The use of cars, already a luxury in Singapore, will increasingly be discouraged by heavier taxes and electronic road-pricing systems. While other countries, including the United Kingdom, have shunned railway development because of the high cost of construction, the Singaporeans see no alternative to the reliability and speed of railways and their kindness to the environment.

The aim, outlined in a 72-page White Paper, is not only to create an expanded domestic transport network but to provide the basis for an electric rail link stretching through Malaysia to Thailand. The railway will be integrated with Singapore's new, but as yet relatively small, mass rapid transit underground system and the light rail system, used for shorter journeys.

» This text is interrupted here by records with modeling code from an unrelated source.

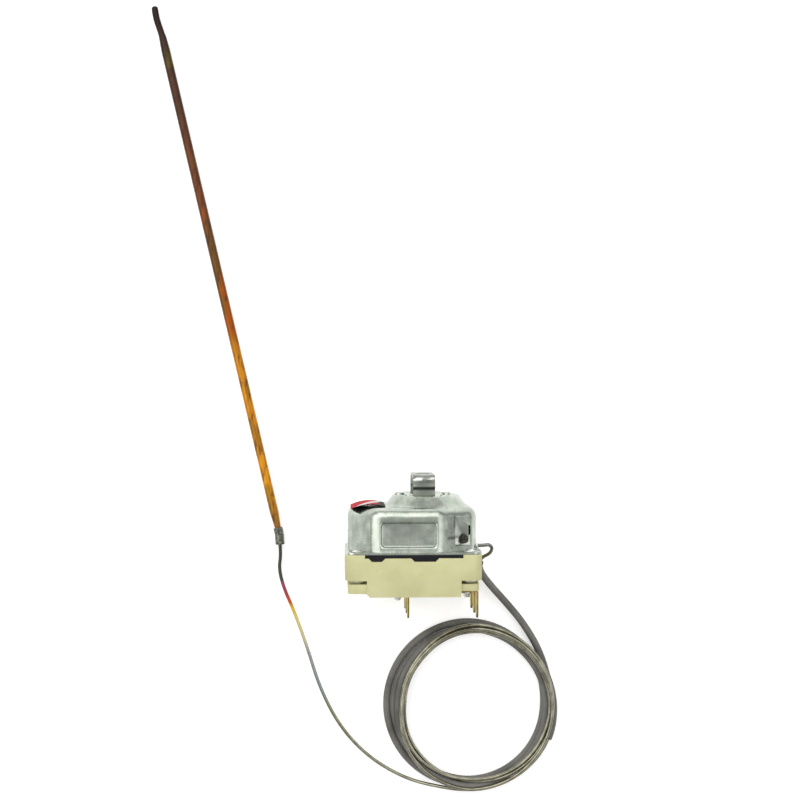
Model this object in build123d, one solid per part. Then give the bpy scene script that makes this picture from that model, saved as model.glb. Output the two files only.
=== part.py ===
"""Three-pole capillary thermostat with manual reset, lying on its long side.

Every body piece is made upright, as it would stand on its terminals: x to the
right, y to the back and h up from the underside of the ceramic base. lay()
then turns it onto its back face, so that h becomes +Y of the part's frame and
the front faces +Z. The free capillary and the bulb are made as they lie.
Lengths are in millimetres.
"""

from math import pi, radians, sqrt, tan
import os

from build123d import *

os.makedirs("parts", exist_ok=True)

# Ceramic base
BASE_WIDTH = 60.0
BASE_DEPTH = 46.0
BASE_HEIGHT = 18.5
END_X = BASE_WIDTH / 2
HALF_DEPTH = BASE_DEPTH / 2
BASE_CORNER_R = 4.0
LOWER_INSET = 1.2        # the ends of the base stand in below the windows
BLOCK_LEFT = -END_X + 9.5    # the full-depth block between the ends
BLOCK_RIGHT = END_X - 9.2
BLOCK_CHAMFER = 1.3
LEFT_LEDGE_H = 1.4       # underside of the left end
RIGHT_LEDGE_H = 2.5      # underside of the right end, which carries blades
RIGHT_LEDGE_X = BLOCK_RIGHT - 0.2
BASE_WALL = 4.0
POST_DEPTH = 6.4         # solid corner posts, from the front and back faces
RIB_THICK = 1.6
PLATE_THICK = 1.5        # of the insulating plate, let into the base's top
SEAT_H = BASE_HEIGHT - PLATE_THICK
CHAMBER_DEPTH = 8.3
FLOOR_H = SEAT_H - CHAMBER_DEPTH
WINDOW_ROOF = 1.5        # ceramic between the chambers and the windows
WINDOW_HIGH = 1.7        # slots that the rivets' lower heads lie in
WINDOW_TOP_H = FLOOR_H - WINDOW_ROOF
WINDOW_LOW_H = WINDOW_TOP_H - WINDOW_HIGH
WINDOW_DEPTH = 7.6

# Three poles, side by side from front to back
POLE_PITCH = (BASE_DEPTH - 17.0) / 2
CENTRE_ROW_X = -2.2
SIDE_ROW_X = END_X - 1.7
CENTRE_RIVET_X = CENTRE_ROW_X - 5.0
SIDE_RIVET_X = END_X - 6.3

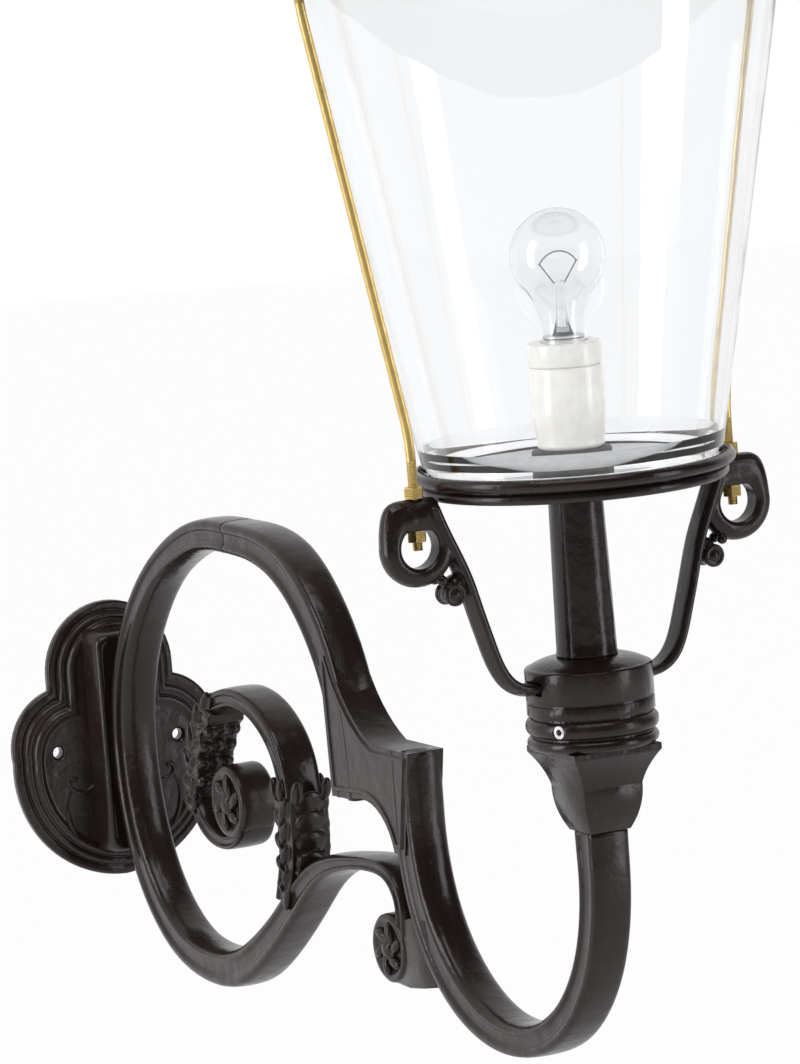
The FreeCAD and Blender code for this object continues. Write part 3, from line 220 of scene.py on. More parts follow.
def rounded(piece, radius, steps=3, angle=32):
    """Break the sharp edges of a piece with a small radius, in millimetres."""
    weld = piece.modifiers.new("weld", "WELD")
    weld.merge_threshold = 0.01 * MM
    bevel = piece.modifiers.new("edges", "BEVEL")
    bevel.width = radius * MM
    bevel.segments = steps
    bevel.limit_method = "ANGLE"
    bevel.angle_limit = math.radians(angle)
    bevel.harden_normals = True


def bridge(mesh, rings, caps=True):
    """Quads between closed rings of vertices that have the same count, with a face over each end."""
    made = [[mesh.verts.new(point) for point in ring] for ring in rings]
    for ring, following in zip(made, made[1:]):
        for number in range(len(ring)):
            after = (number + 1) % len(ring)
            mesh.faces.new((ring[number], ring[after], following[after], following[number]))
    if caps:
        mesh.faces.new(made[0][::-1])
        mesh.faces.new(made[-1])
    return made


def tube(mesh, points, radii, sides=10):
    """Round bar along points, with its own radius at each of them, in metres."""
    rings = []
    for number, point in enumerate(points):
        before = points[max(number - 1, 0)]
        after = points[min(number + 1, len(points) - 1)]
        along = (after - before).normalized()
        if number == 0:
            first = along.orthogonal()
        first = (first - along * first.dot(along)).normalized()
        second = along.cross(first)
        ring = []
        for side in range(sides):
            angle = side * math.tau / sides
            ring.append(point + (first * math.cos(angle) + second * math.sin(angle)) * radii[number])
        rings.append(ring)
    bridge(mesh, rings)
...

The standard of buses will be upgraded to create what is described as a more customer-oriented service. Bus flow would be improved by satellite- assisted tracking systems to improve scheduling.

As for cars, the planners have found to their dismay that despite Singapore's small size - about the same as the Isle of Wight - the average mileage of Singaporean cars is among the highest in the world. They explain this by saying that car owners are more likely to use their vehicles, as they have had to pay such a high price to buy them.

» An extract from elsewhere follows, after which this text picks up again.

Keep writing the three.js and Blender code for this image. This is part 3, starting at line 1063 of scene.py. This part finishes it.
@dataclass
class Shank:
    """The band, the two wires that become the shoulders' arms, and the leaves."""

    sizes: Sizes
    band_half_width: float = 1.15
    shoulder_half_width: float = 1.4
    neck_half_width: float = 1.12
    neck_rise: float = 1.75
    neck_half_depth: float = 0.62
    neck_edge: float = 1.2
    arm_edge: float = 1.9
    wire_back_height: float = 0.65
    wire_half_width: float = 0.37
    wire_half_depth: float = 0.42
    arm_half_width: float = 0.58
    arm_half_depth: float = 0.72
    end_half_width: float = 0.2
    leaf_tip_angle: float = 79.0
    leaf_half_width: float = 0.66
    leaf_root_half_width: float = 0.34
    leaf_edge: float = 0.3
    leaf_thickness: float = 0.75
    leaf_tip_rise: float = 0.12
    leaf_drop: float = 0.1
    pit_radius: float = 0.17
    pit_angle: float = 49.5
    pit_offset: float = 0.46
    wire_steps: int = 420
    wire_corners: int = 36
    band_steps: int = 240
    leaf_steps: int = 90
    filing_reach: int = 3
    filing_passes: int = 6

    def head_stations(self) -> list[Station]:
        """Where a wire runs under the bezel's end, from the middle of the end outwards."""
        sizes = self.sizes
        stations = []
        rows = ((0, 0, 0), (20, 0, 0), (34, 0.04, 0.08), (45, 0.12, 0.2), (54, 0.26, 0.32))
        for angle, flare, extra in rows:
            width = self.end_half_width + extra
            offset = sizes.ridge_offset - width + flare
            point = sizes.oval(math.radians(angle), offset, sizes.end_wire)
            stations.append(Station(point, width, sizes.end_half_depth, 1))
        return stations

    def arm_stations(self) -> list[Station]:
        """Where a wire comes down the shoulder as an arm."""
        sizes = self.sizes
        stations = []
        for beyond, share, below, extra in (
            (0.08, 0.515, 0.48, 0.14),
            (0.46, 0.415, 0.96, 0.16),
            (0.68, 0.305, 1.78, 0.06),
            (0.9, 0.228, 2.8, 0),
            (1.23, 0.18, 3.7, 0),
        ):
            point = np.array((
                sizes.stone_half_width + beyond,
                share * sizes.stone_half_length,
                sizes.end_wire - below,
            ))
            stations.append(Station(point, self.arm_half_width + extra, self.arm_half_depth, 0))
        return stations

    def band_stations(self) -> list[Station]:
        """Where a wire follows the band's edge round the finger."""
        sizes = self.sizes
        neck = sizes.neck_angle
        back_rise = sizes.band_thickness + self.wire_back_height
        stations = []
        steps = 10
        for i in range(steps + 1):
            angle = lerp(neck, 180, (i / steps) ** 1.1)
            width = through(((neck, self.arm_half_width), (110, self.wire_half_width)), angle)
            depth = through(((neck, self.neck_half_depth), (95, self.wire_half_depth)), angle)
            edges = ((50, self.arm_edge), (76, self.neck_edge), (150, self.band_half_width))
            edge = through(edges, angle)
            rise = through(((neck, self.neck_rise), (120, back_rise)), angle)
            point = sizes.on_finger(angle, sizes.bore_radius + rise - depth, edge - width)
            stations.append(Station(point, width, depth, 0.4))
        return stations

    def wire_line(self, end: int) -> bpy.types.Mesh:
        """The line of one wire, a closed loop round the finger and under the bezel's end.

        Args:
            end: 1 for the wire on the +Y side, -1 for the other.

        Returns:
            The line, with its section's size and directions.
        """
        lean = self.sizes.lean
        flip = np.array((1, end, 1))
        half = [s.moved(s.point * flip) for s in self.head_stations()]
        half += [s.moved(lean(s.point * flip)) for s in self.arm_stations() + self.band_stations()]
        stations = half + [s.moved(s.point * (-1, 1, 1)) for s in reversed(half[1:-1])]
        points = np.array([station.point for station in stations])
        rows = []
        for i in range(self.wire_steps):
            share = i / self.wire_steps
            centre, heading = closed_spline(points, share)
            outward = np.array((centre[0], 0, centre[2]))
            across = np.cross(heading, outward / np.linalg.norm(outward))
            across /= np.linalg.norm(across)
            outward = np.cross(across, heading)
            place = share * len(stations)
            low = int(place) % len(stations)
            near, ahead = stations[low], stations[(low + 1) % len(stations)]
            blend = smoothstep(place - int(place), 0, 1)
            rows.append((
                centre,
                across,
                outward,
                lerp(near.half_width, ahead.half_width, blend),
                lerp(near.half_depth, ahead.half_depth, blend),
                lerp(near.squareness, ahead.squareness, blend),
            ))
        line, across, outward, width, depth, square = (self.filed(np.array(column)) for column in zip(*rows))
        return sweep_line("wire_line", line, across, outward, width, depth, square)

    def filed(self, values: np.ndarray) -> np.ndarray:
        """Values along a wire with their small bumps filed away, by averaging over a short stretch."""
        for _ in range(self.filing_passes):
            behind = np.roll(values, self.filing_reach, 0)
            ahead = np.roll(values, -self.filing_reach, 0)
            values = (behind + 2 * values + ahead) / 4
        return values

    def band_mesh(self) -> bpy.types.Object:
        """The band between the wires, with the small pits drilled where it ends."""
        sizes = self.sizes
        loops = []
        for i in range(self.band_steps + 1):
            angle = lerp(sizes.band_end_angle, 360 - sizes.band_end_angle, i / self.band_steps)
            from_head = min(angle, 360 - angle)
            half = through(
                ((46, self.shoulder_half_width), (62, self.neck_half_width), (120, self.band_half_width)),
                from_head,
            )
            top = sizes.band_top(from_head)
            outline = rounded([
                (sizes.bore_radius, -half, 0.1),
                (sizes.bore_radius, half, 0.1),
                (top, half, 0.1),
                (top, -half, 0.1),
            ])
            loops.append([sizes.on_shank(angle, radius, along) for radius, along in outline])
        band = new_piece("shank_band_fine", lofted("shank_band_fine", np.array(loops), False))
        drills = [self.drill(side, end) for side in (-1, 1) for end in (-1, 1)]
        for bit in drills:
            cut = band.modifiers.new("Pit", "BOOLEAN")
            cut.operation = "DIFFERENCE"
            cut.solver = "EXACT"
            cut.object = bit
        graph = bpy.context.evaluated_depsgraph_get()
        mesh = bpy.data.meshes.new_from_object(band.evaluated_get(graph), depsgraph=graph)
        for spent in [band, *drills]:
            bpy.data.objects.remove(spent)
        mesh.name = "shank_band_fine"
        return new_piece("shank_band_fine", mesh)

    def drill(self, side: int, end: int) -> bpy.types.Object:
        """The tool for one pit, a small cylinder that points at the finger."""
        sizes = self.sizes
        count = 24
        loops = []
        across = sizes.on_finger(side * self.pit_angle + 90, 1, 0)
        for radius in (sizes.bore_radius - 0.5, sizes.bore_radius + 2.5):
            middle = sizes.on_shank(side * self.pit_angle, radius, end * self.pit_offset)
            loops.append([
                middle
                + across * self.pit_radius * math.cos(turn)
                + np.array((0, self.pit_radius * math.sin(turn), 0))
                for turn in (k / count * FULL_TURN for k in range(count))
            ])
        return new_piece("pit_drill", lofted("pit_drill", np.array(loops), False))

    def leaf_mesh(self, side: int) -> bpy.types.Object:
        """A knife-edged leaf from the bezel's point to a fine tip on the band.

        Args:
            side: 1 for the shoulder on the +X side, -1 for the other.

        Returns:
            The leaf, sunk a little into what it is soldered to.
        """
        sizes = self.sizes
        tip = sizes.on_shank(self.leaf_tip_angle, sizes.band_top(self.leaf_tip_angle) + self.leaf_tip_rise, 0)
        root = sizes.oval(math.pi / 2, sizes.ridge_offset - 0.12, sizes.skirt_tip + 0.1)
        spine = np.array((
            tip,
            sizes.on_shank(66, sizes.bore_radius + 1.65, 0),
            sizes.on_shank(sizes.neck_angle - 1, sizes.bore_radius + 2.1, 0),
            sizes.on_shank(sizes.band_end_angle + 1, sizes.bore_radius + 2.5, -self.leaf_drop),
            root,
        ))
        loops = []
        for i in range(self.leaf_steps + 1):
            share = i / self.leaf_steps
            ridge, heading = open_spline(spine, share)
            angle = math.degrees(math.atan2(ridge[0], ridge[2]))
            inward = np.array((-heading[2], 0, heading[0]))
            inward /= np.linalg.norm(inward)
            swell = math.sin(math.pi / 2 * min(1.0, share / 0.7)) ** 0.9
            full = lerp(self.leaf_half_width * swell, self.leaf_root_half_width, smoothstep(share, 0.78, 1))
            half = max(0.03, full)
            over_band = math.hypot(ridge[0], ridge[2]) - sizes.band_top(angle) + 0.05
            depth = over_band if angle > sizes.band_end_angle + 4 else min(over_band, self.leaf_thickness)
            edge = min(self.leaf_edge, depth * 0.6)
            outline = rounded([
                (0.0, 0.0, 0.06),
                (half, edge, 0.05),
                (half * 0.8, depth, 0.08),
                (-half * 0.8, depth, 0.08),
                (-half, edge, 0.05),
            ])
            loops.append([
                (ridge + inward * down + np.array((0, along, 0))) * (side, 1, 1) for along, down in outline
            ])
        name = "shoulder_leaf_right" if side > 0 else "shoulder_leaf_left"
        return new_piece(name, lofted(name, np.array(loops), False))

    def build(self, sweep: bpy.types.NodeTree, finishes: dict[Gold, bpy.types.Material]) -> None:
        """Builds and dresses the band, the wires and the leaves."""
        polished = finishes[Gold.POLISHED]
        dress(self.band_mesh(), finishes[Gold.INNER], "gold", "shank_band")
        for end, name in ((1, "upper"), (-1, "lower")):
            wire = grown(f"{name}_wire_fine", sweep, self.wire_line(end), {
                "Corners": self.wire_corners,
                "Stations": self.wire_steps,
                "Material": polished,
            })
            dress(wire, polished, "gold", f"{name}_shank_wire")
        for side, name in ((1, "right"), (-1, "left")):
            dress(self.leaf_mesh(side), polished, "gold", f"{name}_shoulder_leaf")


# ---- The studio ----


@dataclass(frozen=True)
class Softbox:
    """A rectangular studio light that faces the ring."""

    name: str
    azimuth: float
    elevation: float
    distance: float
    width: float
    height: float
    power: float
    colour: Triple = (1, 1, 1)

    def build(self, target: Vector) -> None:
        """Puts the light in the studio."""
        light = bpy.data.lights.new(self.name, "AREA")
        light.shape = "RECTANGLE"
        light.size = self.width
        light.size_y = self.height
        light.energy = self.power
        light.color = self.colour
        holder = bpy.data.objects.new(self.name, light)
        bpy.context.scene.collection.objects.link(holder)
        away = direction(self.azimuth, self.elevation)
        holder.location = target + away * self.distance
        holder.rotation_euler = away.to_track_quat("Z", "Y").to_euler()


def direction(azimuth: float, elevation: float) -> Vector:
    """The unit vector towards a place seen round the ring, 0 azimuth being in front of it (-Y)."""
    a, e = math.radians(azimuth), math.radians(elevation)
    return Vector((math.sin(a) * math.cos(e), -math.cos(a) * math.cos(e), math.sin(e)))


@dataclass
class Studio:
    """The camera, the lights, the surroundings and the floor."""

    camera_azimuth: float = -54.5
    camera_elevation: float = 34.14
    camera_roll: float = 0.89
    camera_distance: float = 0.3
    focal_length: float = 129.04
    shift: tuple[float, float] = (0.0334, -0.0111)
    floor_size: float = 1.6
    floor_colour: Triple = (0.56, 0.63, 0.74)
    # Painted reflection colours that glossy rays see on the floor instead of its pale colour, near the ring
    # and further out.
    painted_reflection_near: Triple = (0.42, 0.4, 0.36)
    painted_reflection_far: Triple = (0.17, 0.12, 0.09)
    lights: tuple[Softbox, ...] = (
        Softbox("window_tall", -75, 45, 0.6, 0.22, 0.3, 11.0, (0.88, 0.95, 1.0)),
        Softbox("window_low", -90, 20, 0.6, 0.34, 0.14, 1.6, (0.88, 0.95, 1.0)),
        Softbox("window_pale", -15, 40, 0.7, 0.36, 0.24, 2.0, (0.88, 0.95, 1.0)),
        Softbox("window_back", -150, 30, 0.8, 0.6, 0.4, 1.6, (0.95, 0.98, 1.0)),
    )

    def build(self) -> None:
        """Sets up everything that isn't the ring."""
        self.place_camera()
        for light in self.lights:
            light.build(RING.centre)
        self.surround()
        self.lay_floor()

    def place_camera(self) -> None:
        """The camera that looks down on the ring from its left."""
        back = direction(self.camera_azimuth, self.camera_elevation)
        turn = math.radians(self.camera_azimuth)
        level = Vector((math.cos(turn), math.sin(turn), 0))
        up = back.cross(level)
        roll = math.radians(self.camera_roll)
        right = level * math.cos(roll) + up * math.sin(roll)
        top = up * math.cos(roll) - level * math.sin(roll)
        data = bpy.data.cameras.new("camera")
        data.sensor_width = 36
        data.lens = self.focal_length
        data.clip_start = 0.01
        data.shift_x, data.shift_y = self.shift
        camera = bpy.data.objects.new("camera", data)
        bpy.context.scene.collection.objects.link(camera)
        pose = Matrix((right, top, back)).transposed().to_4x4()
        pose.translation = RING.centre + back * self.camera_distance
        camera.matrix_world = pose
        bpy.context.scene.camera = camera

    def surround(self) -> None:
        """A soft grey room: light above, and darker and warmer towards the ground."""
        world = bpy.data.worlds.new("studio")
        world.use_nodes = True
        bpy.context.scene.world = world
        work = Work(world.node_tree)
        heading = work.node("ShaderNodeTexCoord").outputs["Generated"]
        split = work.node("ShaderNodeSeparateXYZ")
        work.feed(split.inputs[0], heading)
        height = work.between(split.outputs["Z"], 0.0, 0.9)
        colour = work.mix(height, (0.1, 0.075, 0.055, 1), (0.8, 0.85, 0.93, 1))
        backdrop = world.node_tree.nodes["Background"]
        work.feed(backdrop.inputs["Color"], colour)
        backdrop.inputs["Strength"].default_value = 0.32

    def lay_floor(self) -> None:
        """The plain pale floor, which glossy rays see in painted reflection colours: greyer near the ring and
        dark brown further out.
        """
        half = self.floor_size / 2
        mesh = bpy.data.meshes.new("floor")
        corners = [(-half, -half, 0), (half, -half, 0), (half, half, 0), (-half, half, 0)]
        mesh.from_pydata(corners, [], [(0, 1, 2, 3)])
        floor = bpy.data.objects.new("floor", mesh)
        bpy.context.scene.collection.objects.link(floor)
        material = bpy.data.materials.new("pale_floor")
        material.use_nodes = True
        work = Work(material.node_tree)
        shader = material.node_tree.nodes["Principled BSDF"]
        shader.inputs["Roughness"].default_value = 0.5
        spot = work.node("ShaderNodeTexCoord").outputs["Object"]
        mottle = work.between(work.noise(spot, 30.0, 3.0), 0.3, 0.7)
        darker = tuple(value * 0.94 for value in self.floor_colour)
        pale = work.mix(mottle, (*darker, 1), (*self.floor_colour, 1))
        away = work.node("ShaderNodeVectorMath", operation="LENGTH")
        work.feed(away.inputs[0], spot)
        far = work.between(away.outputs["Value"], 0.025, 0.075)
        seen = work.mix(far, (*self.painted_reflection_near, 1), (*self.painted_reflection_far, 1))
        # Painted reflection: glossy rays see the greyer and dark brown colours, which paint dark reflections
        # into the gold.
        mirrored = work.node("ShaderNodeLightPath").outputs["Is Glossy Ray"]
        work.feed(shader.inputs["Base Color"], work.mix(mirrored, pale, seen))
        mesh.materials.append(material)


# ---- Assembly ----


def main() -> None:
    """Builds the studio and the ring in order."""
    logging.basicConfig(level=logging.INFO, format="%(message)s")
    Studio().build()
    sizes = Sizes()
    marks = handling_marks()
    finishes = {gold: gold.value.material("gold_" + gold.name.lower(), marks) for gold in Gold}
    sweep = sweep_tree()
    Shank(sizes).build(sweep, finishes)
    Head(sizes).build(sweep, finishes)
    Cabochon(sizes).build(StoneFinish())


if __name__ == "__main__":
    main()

Despite the war on car use, this week's White Paper reluctantly concedes that by 2010 one in seven Singaporeans will own a car, compared with the current ratio of one in ten.

One method of providing a form of private transport, while discouraging car use, will be to offer "car-like" taxi services, with taxis given guidance on the best routes by satellite.

The high price of the new transport infrastructure will be met by taxpayers financing the construction cost and the purchase of equipment such as trains, while the operating cost should be covered by fares. Car users will contribute heavily, both by having to bid for licences to buy cars and by the road tolls imposed through an electronic road-pricing system.

Londoners may be puzzled by Singapore's belief that their city's mass transit system should serve as a model. Presumably Singapore will not be aiming to replicate some of the planning chaos surrounding the London Underground, but, in its characteristically determined way, the government will ensure that property and transport development proceed hand in hand.

Although the expenditure for the new system is vast - over pounds 30,000 per head of the population - it embraces many developments which are already on the stocks and, over 20 years, should be easy enough to absorb.